PROBLEM REQUIREMENTS:
Both the line containing "const towelSet = new THREE.Group();" and the line containing "bpy.context.view_layer.update()" are to be reproduced exactly, along with every line between them, and nothing more.

[SOURCE EXCERPT start]

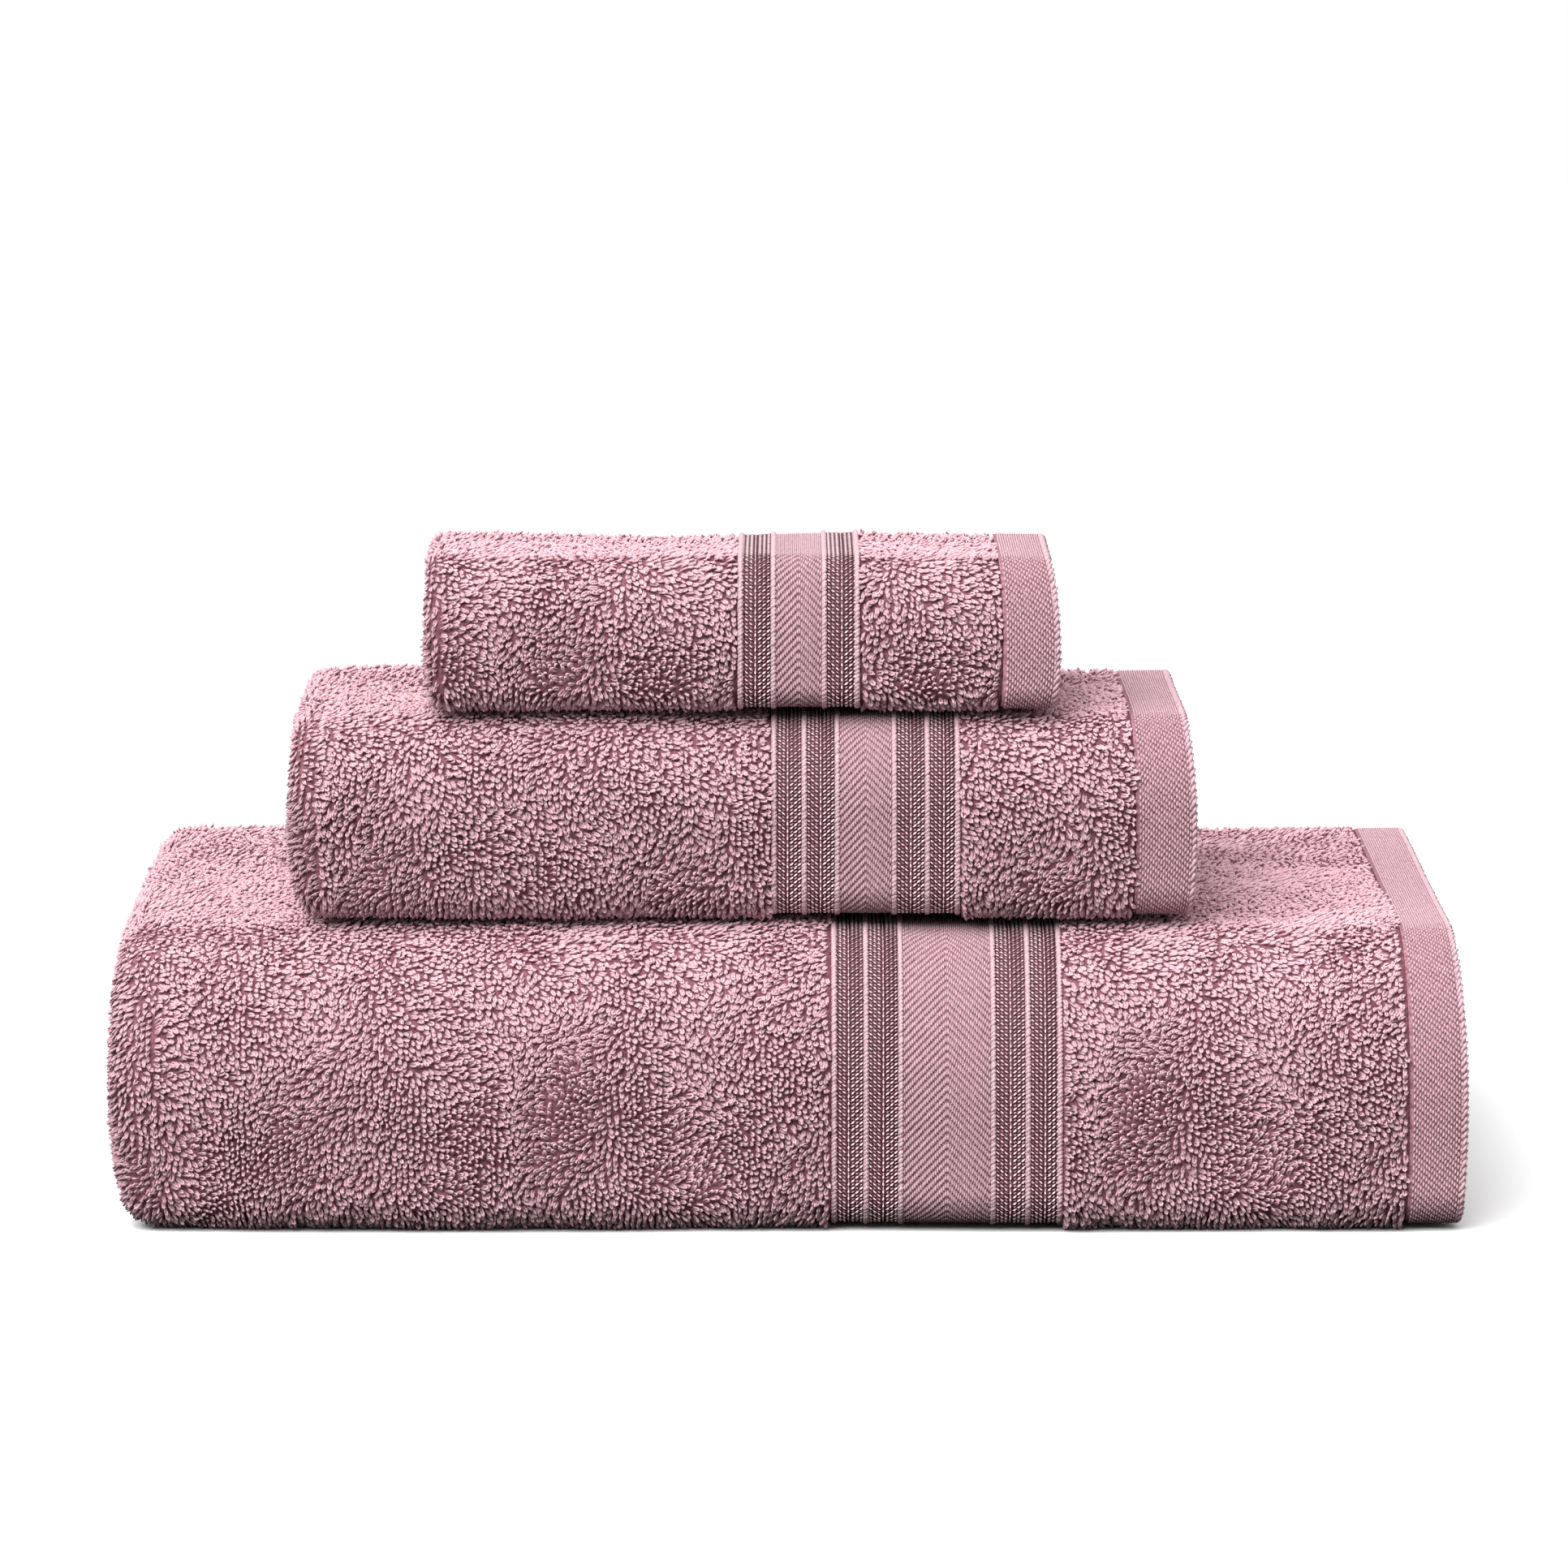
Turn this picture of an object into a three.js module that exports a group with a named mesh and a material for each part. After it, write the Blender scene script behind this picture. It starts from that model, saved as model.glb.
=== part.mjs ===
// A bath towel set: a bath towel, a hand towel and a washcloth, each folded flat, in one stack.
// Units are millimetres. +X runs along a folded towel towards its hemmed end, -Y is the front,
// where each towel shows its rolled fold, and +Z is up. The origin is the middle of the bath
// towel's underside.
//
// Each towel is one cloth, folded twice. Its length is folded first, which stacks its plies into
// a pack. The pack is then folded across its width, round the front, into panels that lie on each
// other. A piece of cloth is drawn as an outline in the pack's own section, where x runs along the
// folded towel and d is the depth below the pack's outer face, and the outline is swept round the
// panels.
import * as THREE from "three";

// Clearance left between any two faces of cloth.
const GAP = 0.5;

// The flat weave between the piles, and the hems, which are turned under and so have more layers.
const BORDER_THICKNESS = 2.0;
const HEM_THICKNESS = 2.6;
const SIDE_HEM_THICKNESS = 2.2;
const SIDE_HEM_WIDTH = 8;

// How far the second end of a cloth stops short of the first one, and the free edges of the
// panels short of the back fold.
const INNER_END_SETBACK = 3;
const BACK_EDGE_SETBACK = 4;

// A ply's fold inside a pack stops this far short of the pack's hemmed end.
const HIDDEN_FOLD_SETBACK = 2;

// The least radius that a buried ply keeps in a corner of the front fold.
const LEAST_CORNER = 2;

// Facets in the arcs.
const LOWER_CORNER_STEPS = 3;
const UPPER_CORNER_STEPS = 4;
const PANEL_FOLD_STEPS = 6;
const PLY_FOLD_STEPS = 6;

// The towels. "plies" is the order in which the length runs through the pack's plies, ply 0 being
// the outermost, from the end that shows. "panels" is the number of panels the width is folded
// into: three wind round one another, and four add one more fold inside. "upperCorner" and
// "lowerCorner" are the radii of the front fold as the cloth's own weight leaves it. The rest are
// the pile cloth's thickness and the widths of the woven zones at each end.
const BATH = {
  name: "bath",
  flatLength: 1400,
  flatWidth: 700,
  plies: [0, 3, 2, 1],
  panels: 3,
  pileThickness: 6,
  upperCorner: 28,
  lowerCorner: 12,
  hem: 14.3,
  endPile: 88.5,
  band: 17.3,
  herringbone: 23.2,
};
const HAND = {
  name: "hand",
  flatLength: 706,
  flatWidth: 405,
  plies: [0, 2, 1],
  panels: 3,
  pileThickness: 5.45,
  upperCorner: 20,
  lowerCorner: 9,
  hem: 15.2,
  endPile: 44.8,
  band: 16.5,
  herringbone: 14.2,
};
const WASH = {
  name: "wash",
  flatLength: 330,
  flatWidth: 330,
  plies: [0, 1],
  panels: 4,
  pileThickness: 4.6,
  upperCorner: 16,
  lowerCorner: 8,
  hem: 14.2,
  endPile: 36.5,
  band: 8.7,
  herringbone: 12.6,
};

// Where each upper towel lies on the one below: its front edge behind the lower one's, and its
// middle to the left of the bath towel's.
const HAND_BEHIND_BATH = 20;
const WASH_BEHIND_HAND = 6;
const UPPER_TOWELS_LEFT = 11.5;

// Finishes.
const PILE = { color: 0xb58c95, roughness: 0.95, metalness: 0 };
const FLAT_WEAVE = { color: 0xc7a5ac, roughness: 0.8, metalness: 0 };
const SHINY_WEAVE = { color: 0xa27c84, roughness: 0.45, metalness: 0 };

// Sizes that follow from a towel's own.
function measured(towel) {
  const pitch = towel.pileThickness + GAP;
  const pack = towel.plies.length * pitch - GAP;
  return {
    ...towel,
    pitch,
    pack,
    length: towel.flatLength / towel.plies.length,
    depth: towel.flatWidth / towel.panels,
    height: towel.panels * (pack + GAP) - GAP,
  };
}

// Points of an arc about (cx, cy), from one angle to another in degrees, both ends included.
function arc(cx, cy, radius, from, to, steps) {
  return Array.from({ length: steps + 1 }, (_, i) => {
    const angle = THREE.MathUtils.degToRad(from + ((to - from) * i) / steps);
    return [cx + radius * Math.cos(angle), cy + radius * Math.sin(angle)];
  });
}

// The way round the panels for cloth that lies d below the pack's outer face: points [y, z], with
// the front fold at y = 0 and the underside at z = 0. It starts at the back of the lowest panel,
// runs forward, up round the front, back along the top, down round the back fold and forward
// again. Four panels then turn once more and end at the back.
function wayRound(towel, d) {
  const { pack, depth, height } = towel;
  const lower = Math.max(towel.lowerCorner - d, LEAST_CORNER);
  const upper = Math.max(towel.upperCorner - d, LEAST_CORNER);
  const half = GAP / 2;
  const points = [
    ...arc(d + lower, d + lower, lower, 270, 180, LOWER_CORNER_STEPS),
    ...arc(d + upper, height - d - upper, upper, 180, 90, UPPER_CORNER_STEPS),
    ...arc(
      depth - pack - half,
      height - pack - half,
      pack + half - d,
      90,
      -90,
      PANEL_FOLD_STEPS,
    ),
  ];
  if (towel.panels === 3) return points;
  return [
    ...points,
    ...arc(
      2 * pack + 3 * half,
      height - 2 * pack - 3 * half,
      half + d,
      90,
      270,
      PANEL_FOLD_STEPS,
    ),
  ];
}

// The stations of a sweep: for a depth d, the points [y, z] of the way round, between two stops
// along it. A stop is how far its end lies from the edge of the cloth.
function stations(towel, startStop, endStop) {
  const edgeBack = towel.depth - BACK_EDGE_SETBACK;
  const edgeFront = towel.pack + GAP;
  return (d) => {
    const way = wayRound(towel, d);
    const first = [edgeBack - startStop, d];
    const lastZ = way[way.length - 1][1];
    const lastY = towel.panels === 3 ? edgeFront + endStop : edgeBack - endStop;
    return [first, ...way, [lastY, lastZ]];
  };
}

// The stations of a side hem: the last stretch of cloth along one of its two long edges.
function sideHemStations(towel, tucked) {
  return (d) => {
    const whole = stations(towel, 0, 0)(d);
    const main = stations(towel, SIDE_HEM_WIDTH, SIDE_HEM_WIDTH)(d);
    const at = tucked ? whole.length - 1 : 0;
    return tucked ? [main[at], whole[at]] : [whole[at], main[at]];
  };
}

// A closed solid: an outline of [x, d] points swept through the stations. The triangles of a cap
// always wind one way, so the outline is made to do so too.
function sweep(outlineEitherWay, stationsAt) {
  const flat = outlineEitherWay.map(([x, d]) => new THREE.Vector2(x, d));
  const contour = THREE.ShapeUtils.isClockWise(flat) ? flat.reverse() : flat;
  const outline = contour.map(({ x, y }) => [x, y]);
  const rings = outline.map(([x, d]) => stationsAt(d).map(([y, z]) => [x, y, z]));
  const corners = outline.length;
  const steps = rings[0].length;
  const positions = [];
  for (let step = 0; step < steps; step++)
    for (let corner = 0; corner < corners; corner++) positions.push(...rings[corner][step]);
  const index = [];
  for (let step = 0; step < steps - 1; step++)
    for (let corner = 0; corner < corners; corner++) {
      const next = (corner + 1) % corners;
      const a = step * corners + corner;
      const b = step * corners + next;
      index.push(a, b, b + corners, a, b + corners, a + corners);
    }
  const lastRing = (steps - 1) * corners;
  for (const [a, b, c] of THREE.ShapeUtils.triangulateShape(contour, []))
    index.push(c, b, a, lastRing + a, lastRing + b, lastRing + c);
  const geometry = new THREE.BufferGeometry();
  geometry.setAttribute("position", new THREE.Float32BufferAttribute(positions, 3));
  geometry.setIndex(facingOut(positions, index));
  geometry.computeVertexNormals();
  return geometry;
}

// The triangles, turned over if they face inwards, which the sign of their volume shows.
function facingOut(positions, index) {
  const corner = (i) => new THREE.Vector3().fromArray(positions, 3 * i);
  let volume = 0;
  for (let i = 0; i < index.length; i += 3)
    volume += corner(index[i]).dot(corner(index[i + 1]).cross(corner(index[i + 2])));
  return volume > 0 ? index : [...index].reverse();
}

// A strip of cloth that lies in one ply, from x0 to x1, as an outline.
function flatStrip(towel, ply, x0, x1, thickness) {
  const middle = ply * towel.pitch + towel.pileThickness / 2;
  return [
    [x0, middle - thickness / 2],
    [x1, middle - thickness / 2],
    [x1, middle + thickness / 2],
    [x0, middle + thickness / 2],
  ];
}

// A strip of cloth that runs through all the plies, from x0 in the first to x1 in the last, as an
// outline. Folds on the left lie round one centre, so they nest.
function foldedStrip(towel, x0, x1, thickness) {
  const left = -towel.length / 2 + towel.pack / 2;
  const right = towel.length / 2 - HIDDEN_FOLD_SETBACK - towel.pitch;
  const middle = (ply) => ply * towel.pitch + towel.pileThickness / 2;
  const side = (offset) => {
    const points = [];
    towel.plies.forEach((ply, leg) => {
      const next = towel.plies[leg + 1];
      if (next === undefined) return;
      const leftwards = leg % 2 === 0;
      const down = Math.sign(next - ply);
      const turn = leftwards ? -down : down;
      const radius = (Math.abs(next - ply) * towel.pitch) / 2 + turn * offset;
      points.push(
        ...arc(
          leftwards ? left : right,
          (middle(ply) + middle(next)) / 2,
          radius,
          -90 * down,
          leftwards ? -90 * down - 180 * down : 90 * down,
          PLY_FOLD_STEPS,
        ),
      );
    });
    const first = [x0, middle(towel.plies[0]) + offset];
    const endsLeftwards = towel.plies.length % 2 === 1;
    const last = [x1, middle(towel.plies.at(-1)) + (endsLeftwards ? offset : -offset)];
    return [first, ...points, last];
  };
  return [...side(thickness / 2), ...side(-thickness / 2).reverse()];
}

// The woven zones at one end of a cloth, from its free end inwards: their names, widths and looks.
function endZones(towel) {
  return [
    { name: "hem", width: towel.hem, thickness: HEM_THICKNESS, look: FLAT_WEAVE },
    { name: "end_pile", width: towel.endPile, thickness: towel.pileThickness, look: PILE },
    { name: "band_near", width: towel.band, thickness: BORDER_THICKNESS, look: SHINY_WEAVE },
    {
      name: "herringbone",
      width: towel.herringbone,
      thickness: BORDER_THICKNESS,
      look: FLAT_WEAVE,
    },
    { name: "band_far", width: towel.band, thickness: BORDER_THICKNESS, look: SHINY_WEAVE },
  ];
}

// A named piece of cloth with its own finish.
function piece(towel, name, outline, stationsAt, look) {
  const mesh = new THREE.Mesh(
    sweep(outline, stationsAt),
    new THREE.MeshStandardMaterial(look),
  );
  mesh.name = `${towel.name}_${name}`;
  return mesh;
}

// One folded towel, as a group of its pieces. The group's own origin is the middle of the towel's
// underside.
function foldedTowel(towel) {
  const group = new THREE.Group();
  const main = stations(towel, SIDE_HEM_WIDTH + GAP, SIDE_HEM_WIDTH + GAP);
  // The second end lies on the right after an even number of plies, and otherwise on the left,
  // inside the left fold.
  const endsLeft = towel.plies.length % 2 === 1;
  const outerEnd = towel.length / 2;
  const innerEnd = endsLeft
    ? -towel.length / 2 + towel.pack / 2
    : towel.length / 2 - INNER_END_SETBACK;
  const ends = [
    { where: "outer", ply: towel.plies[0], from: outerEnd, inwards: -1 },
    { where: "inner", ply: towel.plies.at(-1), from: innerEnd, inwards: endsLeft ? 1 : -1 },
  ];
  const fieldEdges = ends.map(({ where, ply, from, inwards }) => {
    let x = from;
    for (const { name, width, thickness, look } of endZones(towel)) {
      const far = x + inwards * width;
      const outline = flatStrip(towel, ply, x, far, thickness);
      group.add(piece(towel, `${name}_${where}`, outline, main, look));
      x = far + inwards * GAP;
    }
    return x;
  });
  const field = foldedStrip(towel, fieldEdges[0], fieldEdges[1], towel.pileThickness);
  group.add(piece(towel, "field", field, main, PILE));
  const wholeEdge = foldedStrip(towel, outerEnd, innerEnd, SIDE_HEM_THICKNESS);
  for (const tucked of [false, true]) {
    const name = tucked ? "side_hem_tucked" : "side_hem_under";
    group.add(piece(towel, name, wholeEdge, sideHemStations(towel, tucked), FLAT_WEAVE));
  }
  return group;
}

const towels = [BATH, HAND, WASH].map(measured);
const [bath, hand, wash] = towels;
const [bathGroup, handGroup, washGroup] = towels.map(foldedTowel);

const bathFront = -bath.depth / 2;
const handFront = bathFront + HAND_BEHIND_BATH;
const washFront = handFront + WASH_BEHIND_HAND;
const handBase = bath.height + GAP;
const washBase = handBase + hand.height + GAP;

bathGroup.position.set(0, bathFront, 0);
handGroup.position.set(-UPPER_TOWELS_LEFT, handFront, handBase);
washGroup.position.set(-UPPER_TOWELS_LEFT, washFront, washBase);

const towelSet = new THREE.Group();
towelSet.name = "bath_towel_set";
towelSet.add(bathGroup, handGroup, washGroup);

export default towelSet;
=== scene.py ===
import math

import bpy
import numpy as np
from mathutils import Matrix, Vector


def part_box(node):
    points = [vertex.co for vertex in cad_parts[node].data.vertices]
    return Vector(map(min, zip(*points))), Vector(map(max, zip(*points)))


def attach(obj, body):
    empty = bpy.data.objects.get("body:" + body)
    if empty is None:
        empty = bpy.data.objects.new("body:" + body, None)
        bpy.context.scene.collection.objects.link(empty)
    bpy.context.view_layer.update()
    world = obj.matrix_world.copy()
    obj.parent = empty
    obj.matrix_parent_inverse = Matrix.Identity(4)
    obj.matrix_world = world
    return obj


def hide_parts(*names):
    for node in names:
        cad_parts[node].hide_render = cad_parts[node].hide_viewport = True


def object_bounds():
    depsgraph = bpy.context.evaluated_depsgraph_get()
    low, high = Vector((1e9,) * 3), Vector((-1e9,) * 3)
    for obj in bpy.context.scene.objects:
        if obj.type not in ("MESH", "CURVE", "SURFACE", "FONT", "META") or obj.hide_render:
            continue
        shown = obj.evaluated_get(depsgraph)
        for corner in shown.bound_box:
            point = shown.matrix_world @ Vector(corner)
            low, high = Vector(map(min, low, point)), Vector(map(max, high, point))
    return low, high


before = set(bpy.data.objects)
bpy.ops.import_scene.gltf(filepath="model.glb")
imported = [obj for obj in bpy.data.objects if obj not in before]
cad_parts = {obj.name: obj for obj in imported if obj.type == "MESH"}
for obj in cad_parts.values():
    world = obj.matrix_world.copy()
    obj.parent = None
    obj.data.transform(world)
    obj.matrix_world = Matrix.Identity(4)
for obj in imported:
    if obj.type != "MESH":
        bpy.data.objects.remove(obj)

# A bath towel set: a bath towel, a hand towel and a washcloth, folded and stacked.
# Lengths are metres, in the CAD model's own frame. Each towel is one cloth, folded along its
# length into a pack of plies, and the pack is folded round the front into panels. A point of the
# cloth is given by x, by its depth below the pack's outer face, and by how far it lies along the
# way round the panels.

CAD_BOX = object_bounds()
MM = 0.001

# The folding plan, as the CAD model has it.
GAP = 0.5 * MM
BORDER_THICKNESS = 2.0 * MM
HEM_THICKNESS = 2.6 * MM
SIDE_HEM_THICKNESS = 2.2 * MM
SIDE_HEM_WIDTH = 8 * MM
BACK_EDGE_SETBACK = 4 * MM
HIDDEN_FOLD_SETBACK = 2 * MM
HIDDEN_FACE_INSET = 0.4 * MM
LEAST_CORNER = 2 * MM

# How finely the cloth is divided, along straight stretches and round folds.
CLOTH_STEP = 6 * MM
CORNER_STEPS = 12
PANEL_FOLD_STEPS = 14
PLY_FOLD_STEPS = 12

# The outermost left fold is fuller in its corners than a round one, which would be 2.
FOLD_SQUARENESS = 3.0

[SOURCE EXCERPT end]

THE ANSWER:
const towelSet = new THREE.Group();
towelSet.name = "bath_towel_set";
towelSet.add(bathGroup, handGroup, washGroup);

export default towelSet;
=== scene.py ===
import math

import bpy
import numpy as np
from mathutils import Matrix, Vector


def part_box(node):
    points = [vertex.co for vertex in cad_parts[node].data.vertices]
    return Vector(map(min, zip(*points))), Vector(map(max, zip(*points)))


def attach(obj, body):
    empty = bpy.data.objects.get("body:" + body)
    if empty is None:
        empty = bpy.data.objects.new("body:" + body, None)
        bpy.context.scene.collection.objects.link(empty)
    bpy.context.view_layer.update()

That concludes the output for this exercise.